Right now, I see three solutions to your problem:

  • HMAC the password or the hash, this has the advantage of being very straightforward and being guaranteed to be non-invertible.
    Functionally equivalently one can also append a high-entropy secret to the PIN prior to bcrypt hashing (this is called "peppering" and has the drawback of blocking interoperability with the third approach).
  • Encrypt the password or the hash, this has the advantage that you could in theory with password hashes that allow it, upgrade the parameters without client-login, however if your encryption key gets leaked so gets the encrypted data
  • Outsource verification to a rate-limiting HSM, this has the advantage, that an attacker cannot possibly try passwords faster than the rate-limit

Your best option really would be to use a rate-limiting HSM which provides HMAC and then HMAC the bcrypt hashes or directly the passwords.


They are now thinking of encrypting the hashes before storing them to add an extra layer of protection.

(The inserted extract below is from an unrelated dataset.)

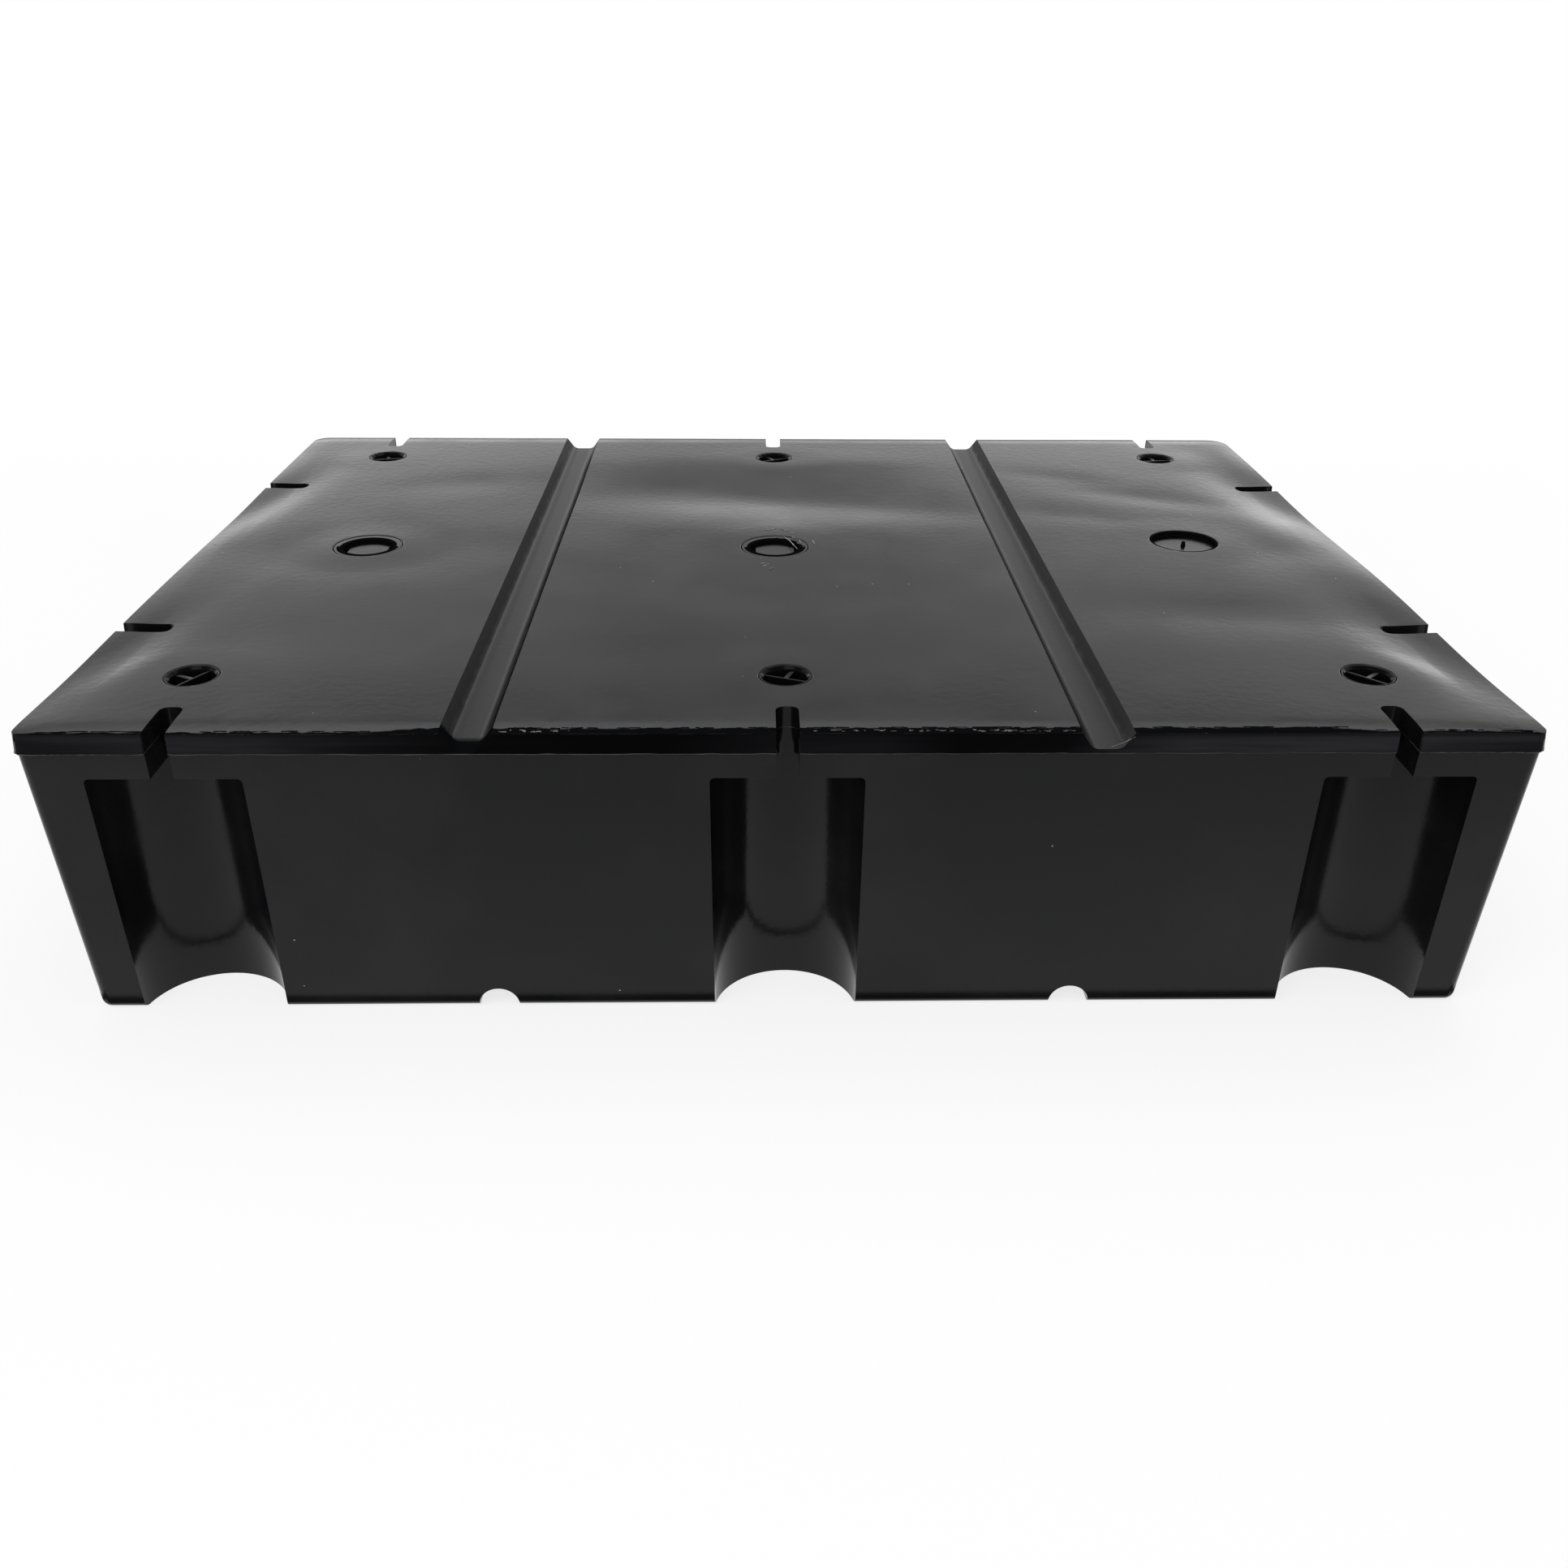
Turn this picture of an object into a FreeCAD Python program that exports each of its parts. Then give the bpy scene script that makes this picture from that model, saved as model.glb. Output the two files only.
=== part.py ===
import FreeCAD, Part
import math
import os

# A flat box float for docks: one moulded drum, closed by nine round plugs.
# All sizes are in millimetres. X runs along the long side, -Y is the front and Z is up.
# The origin is the middle of the flat base.

# The drum as a whole
DRUM_LENGTH = 1220.0
DRUM_DEPTH = 914.0
DRUM_HEIGHT = 272.0

# The rim above the seam, and the walls below it
RIM_HEIGHT = 19.0
RIM_OVERHANG = 2.0
RIM_TOP_RADIUS = 3.5
FRONT_LEFT_CORNER_RADIUS = 11.0
FRONT_RIGHT_CORNER_RADIUS = 11.0
BACK_LEFT_CORNER_RADIUS = 17.0
BACK_RIGHT_CORNER_RADIUS = 25.0
WALL_CORNER_EXTRA = 1.0
WALL_DRAFT_DEG = 2.4
BASE_EDGE_RADIUS = 6.0

# Open mounting slots, cut down through the rim into the pockets
SLOT_WIDTH = 19.0
SLOT_LENGTH = 50.0
SLOT_END_FLAT = 5.0
SLOT_EDGE_BREAK = 2.5
LONG_SIDE_SLOT_INSET = 114.0
SHORT_SIDE_SLOT_INSET = 228.0

# Half-round pockets under the slots, open at the wall and at the base
POCKET_RADIUS = 62.5
POCKET_ROOF_DEPTH = 42.0
POCKET_EDGE_BREAK = 2.0

# Grooves over the top and channels under the base, one above the other, from front to back
TOP_GROOVE_INSET = 356.0
TOP_GROOVE_WIDTH = 42.5
TOP_GROOVE_FLOOR = 23.0
TOP_GROOVE_DEPTH = 15.0
TOP_GROOVE_EDGE_BREAK = 2.5
TOP_GROOVE_FLOOR_RADIUS = 9.0
BASE_CHANNEL_INSET = 360.0
BASE_CHANNEL_RADIUS = 17.5
BASE_CHANNEL_RISE = 1.5

# The left groove's front end, which narrows and reaches down to the seam
SPOUT_LENGTH = 22.0
SPOUT_FLOOR = 11.0
SPOUT_FLOOR_RADIUS = 3.0

# Places of the plugs, from the drum's ends and long sides
VENT_END_INSET = 107.0
VENT_FRONT_INSET = 114.0
VENT_BACK_END_INSET = 117.0
VENT_BACK_INSET = 101.0
FILL_LEFT_INSET = 175.0
FILL_CENTRE_SHIFT = -4.0
FILL_RIGHT_INSET = 170.0
FLUSH_PLUG_SHIFT = 20.0

# Large seats, and the plugs that fill them
FILL_SEAT_RADIUS = 36.0
FILL_SEAT_DEPTH = 10.5
FILL_LEDGE_WIDTH = 5.6
FILL_NECK_LENGTH = 15.5
FILL_FLANGE_DROP = 1.0
FILL_FLANGE_DISH = 0.6
FILL_NECK_WALL = 2.5
FILL_TRENCH_DEPTH = 14.0
HEX_FLATS = 43.5
HEX_DROP = 5.5
HEX_EDGE_BREAK = 1.5
FLUSH_LIP_DROP = 0.8
FLUSH_LIP_WIDTH = 2.2
FLUSH_PLATE_THICKNESS = 5.0
FLUSH_NIB_RADIUS = 2.4
FLUSH_NIB_HEIGHT = 4.5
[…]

Yes, this will bring security up from an attacker just having to exfiltrate and break the hash to an attacker having to exfiltrate and break the hash after he exfiltrated the encryption key (which you can prevent, right!?).

I can't see it hurting and adding the additional hurdle probably won't hurt but I've heard of odd interactions between different algorithms so don't want to say to do it without someone who knows their stuff looking at it.

While in theory there may be odd interaction, the probability of this happening in practice is negligible.